Taylor's revelation about the black roots of the instrument inspired Taylor to unite blues luminaries such as Guy Davis, Corey Harris, Alvin Youngblood Hart and Keb' Mo' for the 2008 album, "Recapturing the Banjo."

"I was just wanted to show that black people don't play the banjo like white people," explains Taylor. "We really have a distinct style. I wanted it to be modern and old."

The record, which includes "Ten Million Slaves," was met with critical plaudits. But it also put pressure on Taylor to deliver a worthy follow-up.

"After the banjo album, I knew there was going to be a lull if I didn't watch out," says the songwriter. "I thought, 'If Otis Taylor does love songs, that'll get their attention, because I'm so dark.'"

Nevertheless, the songwriter challenged himself to write happy tunes. "Pentatonic Wars and Love Songs boasts a number of romantic songs, some of them featuring tear-stained guitar by British blues star Gary Moore.

But don't go adding the album to your Valentine's Day gift basket just yet. "Dagger By My Side" is about a man who murders his mistress, "I'm Not Mysterious" recounts Taylor's childhood experience of an ill-fated crush on a white girl at age 8, and "Lost My Guitar" is a metaphorical lament about the tragic 1974 car-accident that killed Emma K. Walsh, the young daughter of Eagles guitarist Joe Walsh, in Boulder, Colo. Taylor is friends with the girl's mother.

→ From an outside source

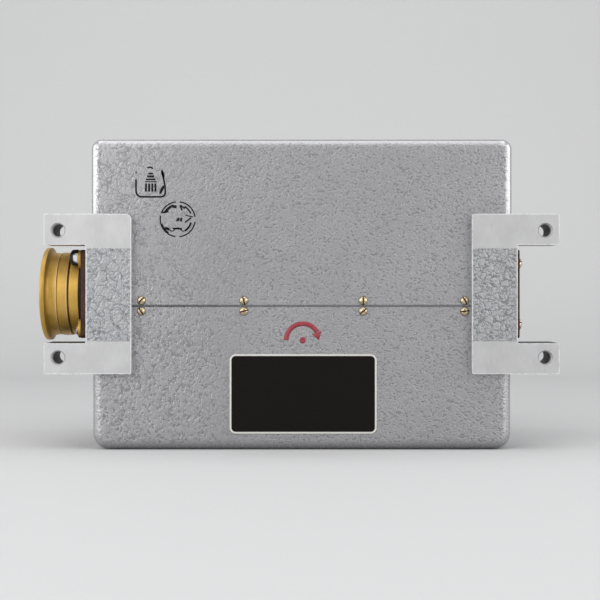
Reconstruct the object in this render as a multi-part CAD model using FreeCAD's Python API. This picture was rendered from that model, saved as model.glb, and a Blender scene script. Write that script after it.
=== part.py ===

"Whenever I drive by 9th and Spruce, I always go slow because I knew that her daughter died there," he says. "It's always affected my life, that spot."

So much for the light-hearted album. "It's just my nature," rues Taylor. "I tried my hardest to keep it as light as possible but, every once in a while, I had to dig in that dark (area)."

Easygoing in person, Taylor is hardly an optimist. "You're either fighting to go up, or you're fighting to keep from going down," he says of his career. But, he adds, "When you're unique, and there's only one of you, you're in a better position when things go bad because they can't go replace that. But they can go get 10 more of these Chicago (blues) guys. So, I'm hoping in the long run, I'll be stronger."